Но вернусь к Зиночке... Она производила впечатление на всех, поскольку была потрясающе красивой. Еще она необычная, умная и немного не от мира сего. Выйти замуж за меня, бедного студента, с ее данными было немыслимо! Все считали Зинин поступок дурью — ведь вокруг нее вился рой кавалеров и она могла выбрать кого угодно.
Когда мы встретились, Зиночка была артисткой Ленинградского балета на льду. И вот представьте: я, у которого одни джинсы и три рубашки, и она — звезда, красавица, выше меня на голову, прилично зарабатывает. Второй раз мы пересеклись в городе совершенно случайно, разговорились, пошли в кафе. Она призналась, что тоже недавно развелась. «Надо действовать», — решил я и собрал волю в кулак.

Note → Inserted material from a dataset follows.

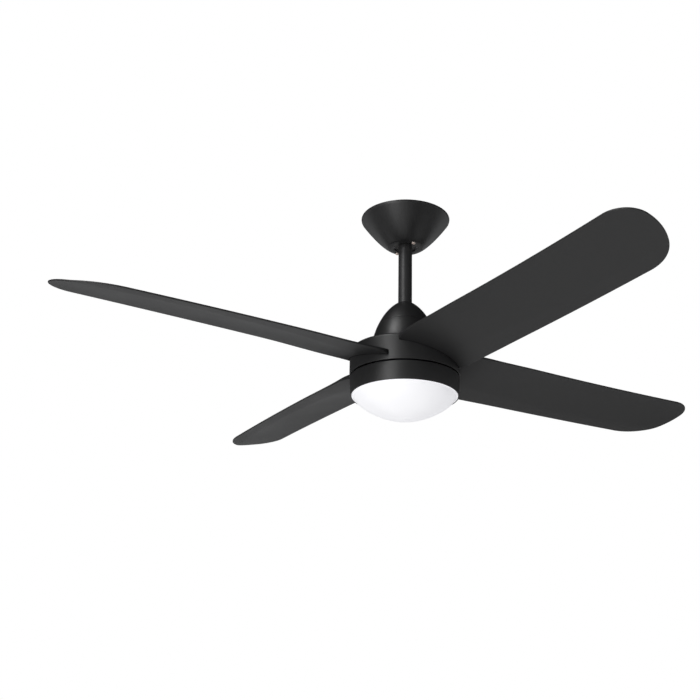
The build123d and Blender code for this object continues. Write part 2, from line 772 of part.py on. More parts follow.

Было непросто, но я старался. И цветы дарил, и стихи читал... Мне до сих пор трудно объяснить, почему она согласилась стать моей. Я же был «историческим» человеком: вечно влипал в истории. Помню, шел на свидание, купил розу, полез через забор, и лопнули единственные джинсы. Пришлось ухаживать, не поворачиваясь к девушке задом. Вот такой анекдот.
Зиночка имела уникальную особенность: умела проходить буквально сквозь стены. Могла направиться в гостиницу «Астория» выпить кофе, а пускали туда только иностранцев. Но ей швейцары почтительно открывали двери и тут же вылупляли на меня глаза как на недоразумение. Зиночка поясняла: «Этот со мной...» — и меня впускали.
Благодаря своему редкому таланту моя Муза добивалась чего угодно. Когда я служил в армии, жена решила меня навестить. Часть наша была секретной, попасть туда невозможно. Для всех — но не для Зиночки. Она вышла на вокзале, и тут же подъехал офицер на уазике: «Вам куда?» Оказалось, военный ехал в ту же часть и лихо провез жену через КПП.
Представьте: идет построение, а Зиночка в джинсах и с голубой сумкой идет к Дому офицеров прямо через плац. Ребята раскрыли рты, полковник проводил ее глазами, крякнул: «У нас в части всякое бывало, но свободных художниц видеть еще не доводилось...» Он сразу понял, что девушка идет ко мне.